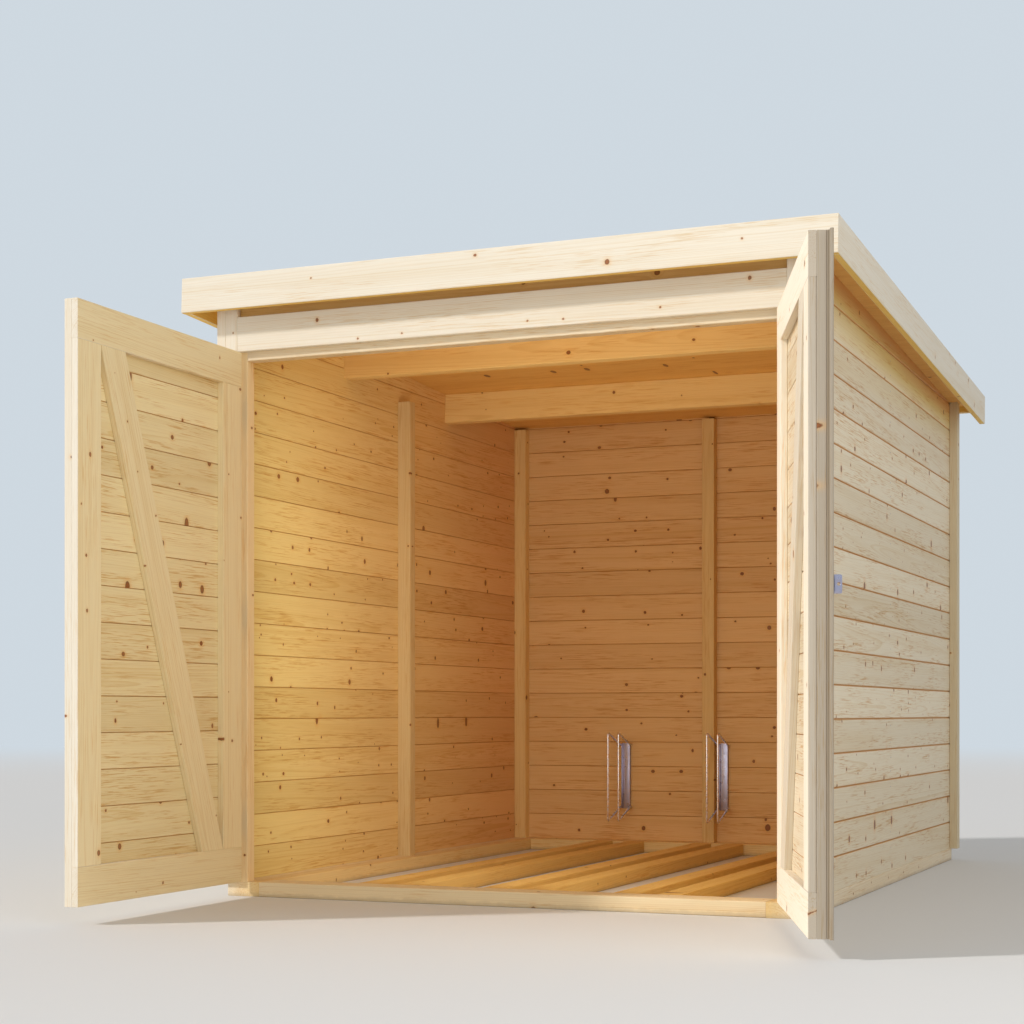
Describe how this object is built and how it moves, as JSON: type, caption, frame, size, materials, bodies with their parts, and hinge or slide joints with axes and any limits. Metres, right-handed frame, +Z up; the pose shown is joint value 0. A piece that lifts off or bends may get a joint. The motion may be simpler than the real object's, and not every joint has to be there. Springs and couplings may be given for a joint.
{
  "type": "bike shelter",
  "caption": "Boarded timber bike shelter with a pent roof, hinged double doors, wheel rails and steel wheel holders.",
  "frame": {"origin": "on the ground under the middle of the front sill, at the centre of its underside", "axes": "+Z up, +X to the right and -Y out of the doorway"},
  "size_m": [1.9914, 2.968, 1.7031],
  "materials": {
    "wall_boards": "planed spruce boards and roof sheets, untreated, with small brown knots",
    "planed_trim": "planed spruce trim and door framing, untreated, pale cream",
    "frame_timber": "planed spruce framing timber, untreated",
    "galvanised_steel": "bright zinc-plated steel",
    "roofing_felt": "plain dark mineral roofing felt"
  },
  "bodies": {
    "shelter": {"base_side_left": "frame_timber", "base_side_right": "frame_timber", "base_sill_front": "frame_timber", "base_sill_rear": "frame_timber", "corner_posts": "frame_timber", "front_battens": "planed_trim", "front_corner_trims": "planed_trim", "front_fascia": "planed_trim", "front_purlin": "frame_timber", "head_rail": "frame_timber", "header_board": "planed_trim", "left_fascia": "planed_trim", "left_hinge_plates": "galvanised_steel", "left_wall": "wall_boards", "mid_purlins": "frame_timber", "rear_battens": "planed_trim", "rear_centre_post": "frame_timber", "rear_corner_trims": "planed_trim", "rear_fascia": "planed_trim", "rear_wall": "wall_boards", "right_fascia": "planed_trim", "right_hinge_plates": "galvanised_steel", "right_wall": "wall_boards", "roof_deck": "wall_boards", "roof_felt": "roofing_felt", "side_posts": "frame_timber", "wheel_holder_1": "galvanised_steel", "wheel_holder_2": "galvanised_steel", "wheel_holder_3": "galvanised_steel", "wheel_rails_1": "frame_timber", "wheel_rails_2": "frame_timber", "wheel_rails_3": "frame_timber"},
    "left_door": {"left_door_boards": "wall_boards", "left_door_brace": "planed_trim", "left_door_rails": "planed_trim", "left_door_stiles": "planed_trim", "left_hinge_flaps": "galvanised_steel", "left_padlock_eye": "galvanised_steel"},
    "right_door": {"right_cover_strip": "planed_trim", "right_door_boards": "wall_boards", "right_door_brace": "planed_trim", "right_door_rails": "planed_trim", "right_door_stiles": "planed_trim", "right_hinge_flaps": "galvanised_steel", "right_padlock_eye": "galvanised_steel"}
  },
  "joints": [
    {"name": "left_door_hinge", "type": "hinge", "parent": "shelter", "child": "left_door", "pos_m": [-0.771, -0.0695, 0.769], "axis": [0, 0, 1], "range_deg": [-19, 90]},
    {"name": "right_door_hinge", "type": "hinge", "parent": "shelter", "child": "right_door", "pos_m": [0.771, -0.0695, 0.769], "axis": [0, 0, -1], "range_deg": [0, 109.4]}
  ]
}
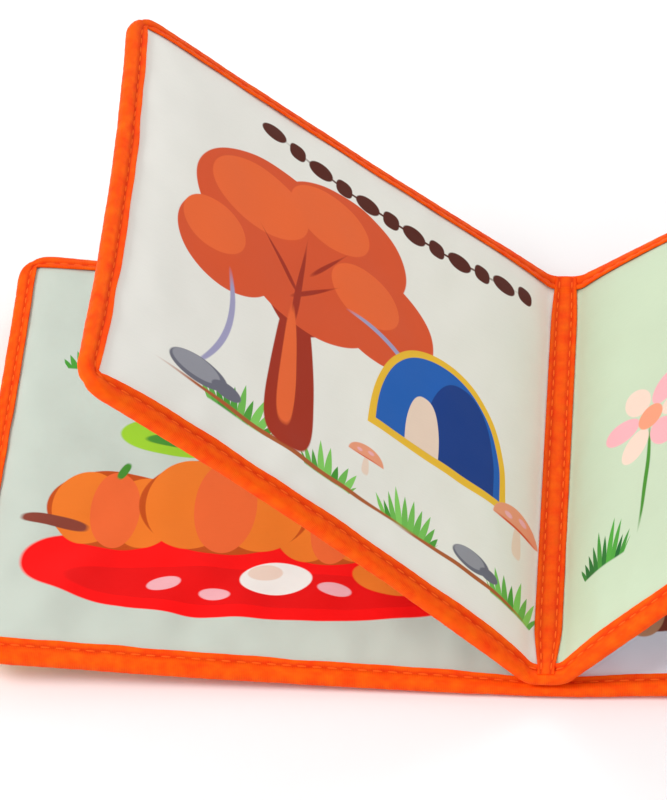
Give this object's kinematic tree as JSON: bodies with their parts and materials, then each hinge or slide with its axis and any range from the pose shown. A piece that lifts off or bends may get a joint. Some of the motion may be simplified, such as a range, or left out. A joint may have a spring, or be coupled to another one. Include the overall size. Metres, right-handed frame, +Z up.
{
  "type": "cloth book",
  "caption": "Soft cloth baby book with padded fabric leaves and folded tape edges, lying open with its inner leaves standing in a V and its two covers hinged at the spine.",
  "frame": {"origin": "on the floor under the middle of the spine, at the centre of the book's base", "axes": "+X across the pages to the right, +Y along the spine away from the reader, +Z up"},
  "size_m": [0.3142, 0.1572, 0.1121],
  "materials": {
    "orange_tape": "ribbed satin polyester tape, folded and stitched",
    "orange_thread": "twisted polyester sewing thread",
    "cream_cloth": "fine plain weave polyester with a soft sheen and printed fields of colour",
    "pale_green_cloth": "fine plain weave polyester with a soft sheen and printed fields of colour",
    "grey_green_cloth": "fine plain weave polyester with a soft sheen and printed fields of colour",
    "lilac_cloth": "fine plain weave polyester with a soft sheen and printed fields of colour",
    "under_cloth": "fine plain weave polyester with a soft sheen and printed fields of colour",
    "outside_cloth": "fine plain weave polyester with a soft sheen and printed fields of colour",
    "wadding": "bonded polyester wadding, sealed inside"
  },
  "bodies": {
    "spine": {"spine_tape": "orange_tape", "cover_spine_web": "grey_green_cloth", "cover_gutter_tape": "orange_tape", "cover_end_folds": "orange_tape", "under_tape": "orange_tape", "inner_spine_web": "cream_cloth", "gutter_tape": "orange_tape", "inner_end_folds": "orange_tape", "gutter_stitches": "orange_thread", "left_leaf_top_cloth": "cream_cloth", "left_leaf_under_cloth": "under_cloth", "left_leaf_wadding": "wadding", "left_leaf_binding": "orange_tape", "right_leaf_top_cloth": "pale_green_cloth", "right_leaf_under_cloth": "under_cloth", "right_leaf_wadding": "wadding", "right_leaf_binding": "orange_tape"},
    "front_cover": {"front_cover_inside_cloth": "grey_green_cloth", "front_cover_outside_cloth": "outside_cloth", "front_cover_wadding": "wadding", "front_cover_binding": "orange_tape"},
    "back_cover": {"back_cover_inside_cloth": "lilac_cloth", "back_cover_outside_cloth": "outside_cloth", "back_cover_wadding": "wadding", "back_cover_binding": "orange_tape"}
  },
  "joints": [
    {"name": "front_cover_hinge", "type": "hinge", "parent": "spine", "child": "front_cover", "pos_m": [-0.00617, 0, 0.0041], "axis": [0, 1, 0], "range_deg": [0, 24]},
    {"name": "back_cover_hinge", "type": "hinge", "parent": "spine", "child": "back_cover", "pos_m": [0.00617, 0, 0.0041], "axis": [0, -1, 0], "range_deg": [0, 20]}
  ]
}
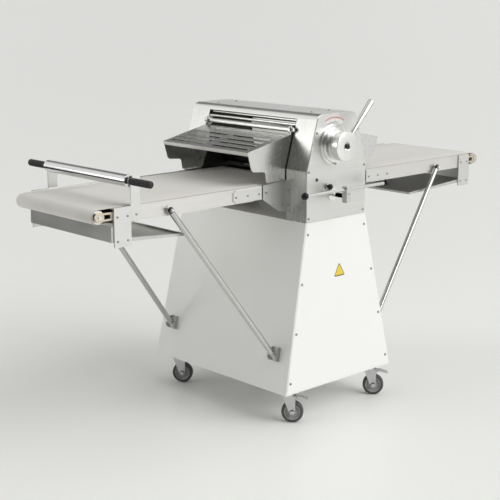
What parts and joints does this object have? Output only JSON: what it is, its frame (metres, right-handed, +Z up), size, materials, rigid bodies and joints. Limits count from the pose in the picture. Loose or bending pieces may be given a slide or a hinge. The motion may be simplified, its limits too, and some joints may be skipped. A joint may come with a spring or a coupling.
{
  "type": "dough sheeter",
  "caption": "Floor-standing reversible dough sheeter: tapered cabinet on casters, roller head with dial, slotted guards, and folding belt tables on struts.",
  "frame": {"origin": "on the floor, under the middle of the cabinet and the sheeting rollers", "axes": "+X along the tables towards the right-hand table, -Y towards the operator, +Z up"},
  "size_m": [1.9784, 0.7811, 1.1487],
  "materials": {
    "white_paint": "white powder coat, satin",
    "stainless": "brushed stainless sheet",
    "stainless_plate": "fine satin stainless plate",
    "polished": "polished steel bar and tube",
    "roller_chrome": "hard chromed roller",
    "turned_alu": "turned aluminium",
    "rail_alu": "satin anodised aluminium",
    "belt_cloth": "off-white woven conveyor belt",
    "yellow_zinc": "yellow passivated steel",
    "black_knob": "black phenolic, glossy",
    "black_grip": "black ribbed plastic over a steel axle",
    "cast": "painted casting and machined steel",
    "zinc": "bright zinc-plated pressing",
    "tyre_rubber": "grey rubber tyre on a plastic hub"
  },
  "bodies": {
    "machine": {"base_shell": "white_paint", "base_panels": "white_paint", "base_floor_pan": "white_paint", "panel_screws": "polished", "drive_motor": "cast", "side_casings": "stainless", "side_plates": "stainless_plate", "top_cover": "stainless", "cross_bars": "polished", "roller_bearings": "cast", "head_beds": "stainless", "front_bezels": "turned_alu", "belt_inner_ends": "belt_cloth", "hinge_brackets": "stainless", "strut_hooks": "zinc", "caster_plates": "zinc"},
    "lower_roller": {"lower_roller": "roller_chrome"},
    "roller_carriage": {"upper_bearing_blocks": "cast"},
    "upper_roller": {"upper_roller": "roller_chrome"},
    "gap_dial": {"gap_shaft": "polished", "gap_hub": "turned_alu", "gap_lever": "polished"},
    "direction_lever": {"direction_lever": "polished", "lever_balls": "black_knob"},
    "stop_button": {"stop_button": "black_knob"},
    "rolling_pin": {"rolling_pin_axle": "black_grip"},
    "pin_tube": {"rolling_pin_tube": "polished"},
    "drive_roller_left": {"drive_roller_left": "roller_chrome"},
    "table_left": {"table_rails_left": "rail_alu", "table_side_plates_left": "stainless_plate", "slider_bed_left": "stainless", "belt_tensioners_left": "yellow_zinc", "belt_left": "belt_cloth", "catch_tray_left": "stainless", "pin_uprights": "stainless_plate"},
    "end_roller_left": {"end_roller_left": "roller_chrome"},
    "struts_left": {"struts_left": "polished"},
    "guard_shaft_left": {"guard_shaft_left": "polished"},
    "guard_left": {"guard_left": "stainless"},
    "drive_roller_right": {"drive_roller_right": "roller_chrome"},
    "table_right": {"table_rails_right": "rail_alu", "table_side_plates_right": "stainless_plate", "slider_bed_right": "stainless", "belt_tensioners_right": "yellow_zinc", "belt_right": "belt_cloth", "catch_tray_right": "stainless"},
    "end_roller_right": {"end_roller_right": "roller_chrome"},
    "struts_right": {"struts_right": "polished"},
    "guard_shaft_right": {"guard_shaft_right": "polished"},
    "guard_right": {"guard_right": "stainless"},
    "caster_fork_front_left": {"caster_fork_front_left": "zinc"},
    "caster_wheel_front_left": {"caster_wheel_front_left": "tyre_rubber"},
    "brake_pedal_front_left": {"brake_pedal_front_left": "zinc"},
    "caster_fork_front_right": {"caster_fork_front_right": "zinc"},
    "caster_wheel_front_right": {"caster_wheel_front_right": "tyre_rubber"},
    "brake_pedal_front_right": {"brake_pedal_front_right": "zinc"},
    "caster_fork_rear_left": {"caster_fork_rear_left": "zinc"},
    "caster_wheel_rear_left": {"caster_wheel_rear_left": "tyre_rubber"},
    "caster_fork_rear_right": {"caster_fork_rear_right": "zinc"},
    "caster_wheel_rear_right": {"caster_wheel_rear_right": "tyre_rubber"}
  },
  "joints": [
    {"name": "lower_roller_spin", "type": "hinge", "parent": "machine", "child": "lower_roller", "pos_m": [0, 0, 0.831], "axis": [0, 1, 0], "continuous": true},
    {"name": "carriage_slide", "type": "slide", "parent": "machine", "child": "roller_carriage", "axis": [0, 0, 1], "range_m": [-0.0118, 0.0228]},
    {"name": "upper_roller_spin", "type": "hinge", "parent": "roller_carriage", "child": "upper_roller", "pos_m": [0, 0, 0.9035], "axis": [0, 1, 0], "continuous": true},
    {"name": "gap_dial_turn", "type": "hinge", "parent": "machine", "child": "gap_dial", "pos_m": [-0.019, 0, 0.992], "axis": [0, -1, 0], "range_deg": [-51, 99]},
    {"name": "direction_lever_tilt", "type": "hinge", "parent": "machine", "child": "direction_lever", "pos_m": [-0.024, 0, 0.816], "axis": [0, 1, 0], "range_deg": [-12, 12]},
    {"name": "stop_button_press", "type": "slide", "parent": "machine", "child": "stop_button", "axis": [0, 1, 0], "range_m": [0, 0.005], "stiffness_N_per_m": 400},
    {"name": "drive_roller_left_spin", "type": "hinge", "parent": "machine", "child": "drive_roller_left", "pos_m": [-0.064, 0, 0.837], "axis": [0, 1, 0], "continuous": true},
    {"name": "table_left_fold", "type": "hinge", "parent": "machine", "child": "table_left", "pos_m": [-0.272, 0, 0.855], "axis": [0, 1, 0], "range_deg": [0, 70]},
    {"name": "end_roller_left_spin", "type": "hinge", "parent": "table_left", "child": "end_roller_left", "pos_m": [-0.965, 0, 0.837], "axis": [0, 1, 0], "continuous": true},
    {"name": "struts_left_swing", "type": "hinge", "parent": "table_left", "child": "struts_left", "pos_m": [-0.694, 0, 0.829], "axis": [0, 1, 0], "range_deg": [-49.5, 0.5]},
    {"name": "guard_left_clear", "type": "hinge", "parent": "machine", "child": "guard_shaft_left", "pos_m": [-0.118, 0, 1.044], "axis": [0, 1, 0], "range_deg": [-0.5, 63.5]},
    {"name": "guard_left_lift", "type": "hinge", "parent": "guard_shaft_left", "child": "guard_left", "pos_m": [-0.118, 0, 1.044], "axis": [0, 1, 0], "range_deg": [0, 55]},
    {"name": "drive_roller_right_spin", "type": "hinge", "parent": "machine", "child": "drive_roller_right", "pos_m": [0.064, 0, 0.837], "axis": [0, 1, 0], "continuous": true},
    {"name": "table_right_fold", "type": "hinge", "parent": "machine", "child": "table_right", "pos_m": [0.272, 0, 0.855], "axis": [0, -1, 0], "range_deg": [0, 70]},
    {"name": "end_roller_right_spin", "type": "hinge", "parent": "table_right", "child": "end_roller_right", "pos_m": [0.965, 0, 0.837], "axis": [0, 1, 0], "continuous": true},
    {"name": "struts_right_swing", "type": "hinge", "parent": "table_right", "child": "struts_right", "pos_m": [0.694, 0, 0.829], "axis": [0, -1, 0], "range_deg": [-49.5, 0.5]},
    {"name": "guard_right_clear", "type": "hinge", "parent": "machine", "child": "guard_shaft_right", "pos_m": [0.118, 0, 1.044], "axis": [0, -1, 0], "range_deg": [-0.5, 63.5]},
    {"name": "guard_right_lift", "type": "hinge", "parent": "guard_shaft_right", "child": "guard_right", "pos_m": [0.118, 0, 1.044], "axis": [0, -1, 0], "range_deg": [0, 55]},
    {"name": "rolling_pin_lift", "type": "slide", "parent": "table_left", "child": "rolling_pin", "axis": [0, 0, 1], "range_m": [0, 0.12]},
    {"name": "pin_tube_spin", "type": "hinge", "parent": "rolling_pin", "child": "pin_tube", "pos_m": [-0.8485, 0, 0.941], "axis": [0, 1, 0], "continuous": true},
    {"name": "caster_front_left_swivel", "type": "hinge", "parent": "machine", "child": "caster_fork_front_left", "pos_m": [-0.221, -0.308, 0.1], "axis": [0, 0, 1], "continuous": true},
    {"name": "caster_front_left_roll", "type": "hinge", "parent": "caster_fork_front_left", "child": "caster_wheel_front_left", "pos_m": [-0.2075, -0.32409, 0.04], "axis": [0.766, 0.6428, 0], "continuous": true},
    {"name": "brake_pedal_front_left_press", "type": "hinge", "parent": "caster_fork_front_left", "child": "brake_pedal_front_left", "pos_m": [-0.20172, -0.33098, 0.0937], "axis": [0.766, 0.6428, 0], "range_deg": [0, 14]},
    {"name": "caster_front_right_swivel", "type": "hinge", "parent": "machine", "child": "caster_fork_front_right", "pos_m": [0.221, -0.308, 0.1], "axis": [0, 0, 1], "continuous": true},
    {"name": "caster_front_right_roll", "type": "hinge", "parent": "caster_fork_front_right", "child": "caster_wheel_front_right", "pos_m": [0.2345, -0.32409, 0.04], "axis": [0.766, 0.6428, 0], "continuous": true},
    {"name": "brake_pedal_front_right_press", "type": "hinge", "parent": "caster_fork_front_right", "child": "brake_pedal_front_right", "pos_m": [0.24028, -0.33098, 0.0937], "axis": [0.766, 0.6428, 0], "range_deg": [0, 14]},
    {"name": "caster_rear_left_swivel", "type": "hinge", "parent": "machine", "child": "caster_fork_rear_left", "pos_m": [-0.221, 0.308, 0.1], "axis": [0, 0, 1], "continuous": true},
    {"name": "caster_rear_left_roll", "type": "hinge", "parent": "caster_fork_rear_left", "child": "caster_wheel_rear_left", "pos_m": [-0.2075, 0.29191, 0.04], "axis": [0.766, 0.6428, 0], "continuous": true},
    {"name": "caster_rear_right_swivel", "type": "hinge", "parent": "machine", "child": "caster_fork_rear_right", "pos_m": [0.221, 0.308, 0.1], "axis": [0, 0, 1], "continuous": true},
    {"name": "caster_rear_right_roll", "type": "hinge", "parent": "caster_fork_rear_right", "child": "caster_wheel_rear_right", "pos_m": [0.2345, 0.29191, 0.04], "axis": [0.766, 0.6428, 0], "continuous": true}
  ],
  "couplings": [
    {"joint": "upper_roller_spin", "follows": "lower_roller_spin", "ratio": -1},
    {"joint": "carriage_slide", "follows": "gap_dial_turn", "m_per_rad": 0.013},
    {"joint": "drive_roller_left_spin", "follows": "lower_roller_spin", "ratio": 1.25},
    {"joint": "end_roller_left_spin", "follows": "lower_roller_spin", "ratio": 1.25},
    {"joint": "struts_left_swing", "follows": "table_left_fold", "ratio": -0.7},
    {"joint": "guard_left_clear", "follows": "table_left_fold", "ratio": 0.9},
    {"joint": "drive_roller_right_spin", "follows": "lower_roller_spin", "ratio": 1.25},
    {"joint": "end_roller_right_spin", "follows": "lower_roller_spin", "ratio": 1.25},
    {"joint": "struts_right_swing", "follows": "table_right_fold", "ratio": -0.7},
    {"joint": "guard_right_clear", "follows": "table_right_fold", "ratio": 0.9}
  ]
}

= = = = =

• _Your objective_:
Each line containing "from" counts once; state the total number of such lines and nothing else.

• _The result_:
3